● DATA SEGMENT
---+---

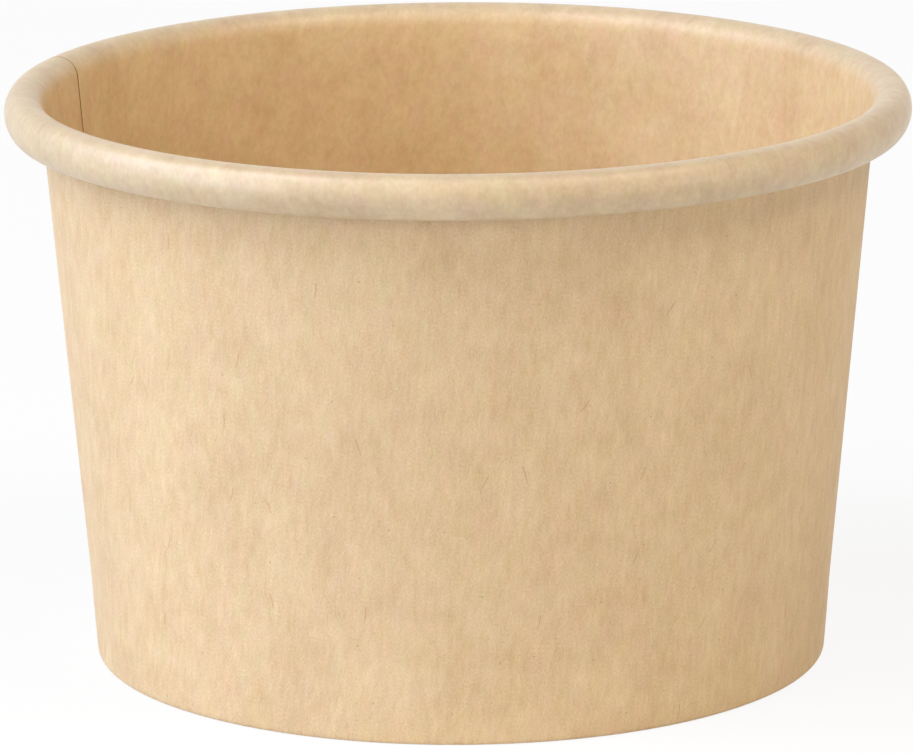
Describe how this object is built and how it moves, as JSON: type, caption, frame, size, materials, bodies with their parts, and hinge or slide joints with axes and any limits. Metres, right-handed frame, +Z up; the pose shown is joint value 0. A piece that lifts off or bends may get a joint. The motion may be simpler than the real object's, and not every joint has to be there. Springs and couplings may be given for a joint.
{
  "type": "portion cup",
  "caption": "Round paperboard portion cup with tapered side wall, lapped side seam, rolled rim and a recessed bottom disc held in a folded hem.",
  "frame": {"origin": "centre of the circle that the cup's foot stands on, at table level", "axes": "+Z up along the cup's axis, towards the rim; -Y is the front, away from the side seam; +X to the right seen from the front"},
  "size_m": [0.09, 0.09, 0.0575],
  "materials": {
    "wall_board": "coated unbleached kraft board, satin, knurled at the foot",
    "disc_board": "coated unbleached kraft board, satin"
  },
  "bodies": {
    "root": {"side_wall": "wall_board", "base_disc": "disc_board"}
  },
  "joints": []
}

---+---

● EXERCISE GOAL
Copy every line of the material, please, keeping it exactly the same.

● SOLUTION TO THE PROBLEM
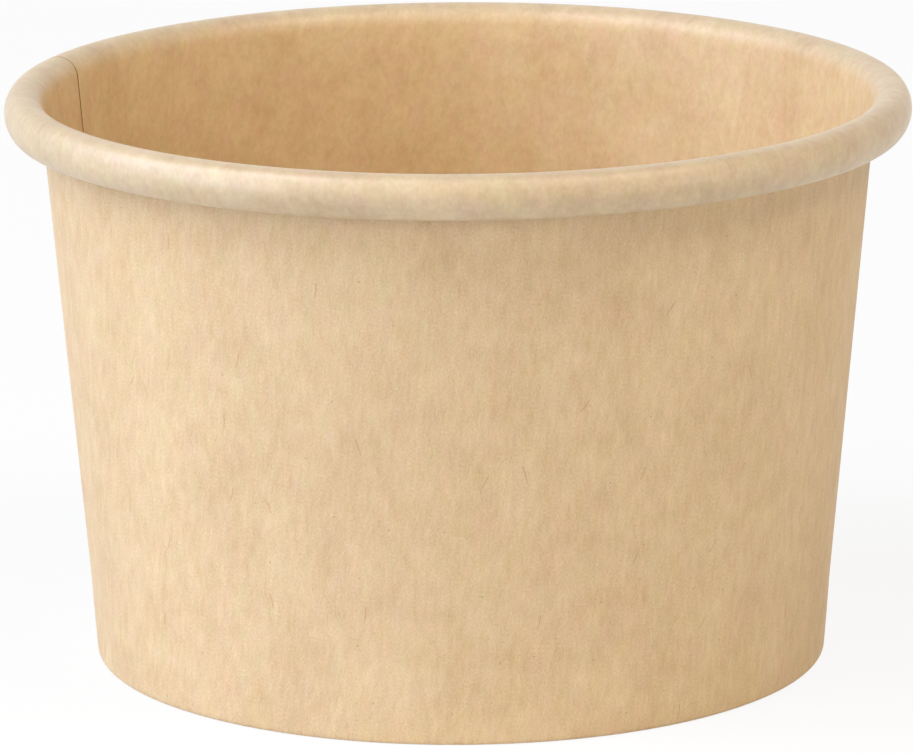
Describe how this object is built and how it moves, as JSON: type, caption, frame, size, materials, bodies with their parts, and hinge or slide joints with axes and any limits. Metres, right-handed frame, +Z up; the pose shown is joint value 0. A piece that lifts off or bends may get a joint. The motion may be simpler than the real object's, and not every joint has to be there. Springs and couplings may be given for a joint.
{
  "type": "portion cup",
  "caption": "Round paperboard portion cup with tapered side wall, lapped side seam, rolled rim and a recessed bottom disc held in a folded hem.",
  "frame": {"origin": "centre of the circle that the cup's foot stands on, at table level", "axes": "+Z up along the cup's axis, towards the rim; -Y is the front, away from the side seam; +X to the right seen from the front"},
  "size_m": [0.09, 0.09, 0.0575],
  "materials": {
    "wall_board": "coated unbleached kraft board, satin, knurled at the foot",
    "disc_board": "coated unbleached kraft board, satin"
  },
  "bodies": {
    "root": {"side_wall": "wall_board", "base_disc": "disc_board"}
  },
  "joints": []
}